O livro cresceu espacial e espiritualmente no caminho da elevação, muito além do que o autor originalmente planejou com ele. A short story tornou-se o volumoso romance de dois tomos - uma desventura que não teria acontecido, se a “Montanha Mágica” tivesse permanecido aquilo que muita gente no início via e ainda hoje nela vê: uma sátira à vida do sanatório para tuberculosos. Ela causou, a seu tempo, não pouca sensação no mundo da medicina. Nela causou parcialmente adesão, parcialmente indignação, uma pequena tempestade nos jornais especializados. Mas a crítica da terapia do sanatório é seu primeiro plano, um dos primeiros planos do livro, cuja característica é ter um grande segundo plano. A advertência doutrinária dos riscos morais da cura pelo repouso e de todo o ambiente estranho fica, na verdade, por conta do senhor Settembrini, o racionalista e humanista retórico que é uma figura entre outras, uma figura humorística-simpática, às vezes também o bocal do autor, mas de maneira alguma o próprio autor. Para este, morte e doença e todas as aventuras macabras pelas quais ele deixa seu herói passar são justamente o meio pedagógico pelo qual se alcança uma imensa elevação e impulso do herói simples para além de sua situação original. [...] O que ele aprende a compreender é que toda saúde mais elevada deve ter passado pelas profundas experiências da doença e da morte, assim como o conhecimento do pecado é uma condição prévia da salvação. "Para a vida”, disse Hans Castorp uma vez para Madame Chauchat, “para a vida há dois caminhos: um é o usual, direto e ajuizado. O outro é mau, ele passa pela morte e este é o caminho genial.” Essa concepção de doença e morte como uma passagem necessária para o saber, para a saúde e para a vida torna a “Montanha Mágica” um romance de iniciação (initiation story).
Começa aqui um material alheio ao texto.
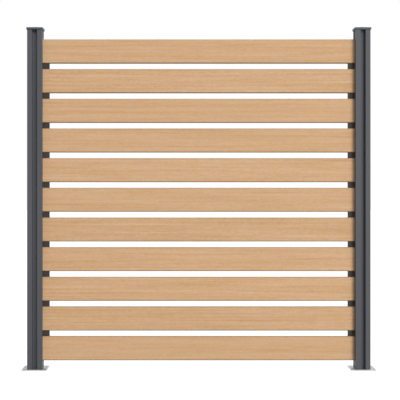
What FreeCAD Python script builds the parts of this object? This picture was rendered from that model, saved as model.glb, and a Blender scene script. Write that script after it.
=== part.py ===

Eu não inventei essa denominação. A crítica ma deu à mão posteriormente e eu faço uso dela, uma vez que eu devo lhes falar sobre a “Montanha Mágica”. Eu me deixo ajudar com prazer pela crítica alheia, pois é um erro pensar que o autor mesmo seja o melhor conhecedor e comentador de sua própria obra. Ele é, talvez, enquanto ainda trabalha e está nela. Mas uma obra consumada, que já ficou para trás, se torna cada vez mais algo separado dele, estranho, na qual e sobre a qual outros, com o tempo, estão muito melhor informados do que ele, de modo que podem recordar-lhe muita coisa que ele esqueceu ou talvez até mesmo nunca tenha sabido claramente.

A gente tem, em geral, a necessidade de ser lembrado de si. Ninguém está, de modo algum, de posse de si mesmo. Nossa autoconsciência é, quanto a isto, fraca, uma vez que nós, de modo algum e nem sempre, temos o nosso ser integralmente presente. Apenas em momentos de rara claridade, concentração e visão geral nós temos conhecimento verdadeiro de nós. E a modéstia de pessoas notáveis, que surpreende muitas vezes, tem seu motivo em boa parte nisso: que elas geralmente sabem pouco sobre si mesmas, não estão conscientes de si mesmas e se sentem, com razão, como pessoas comuns".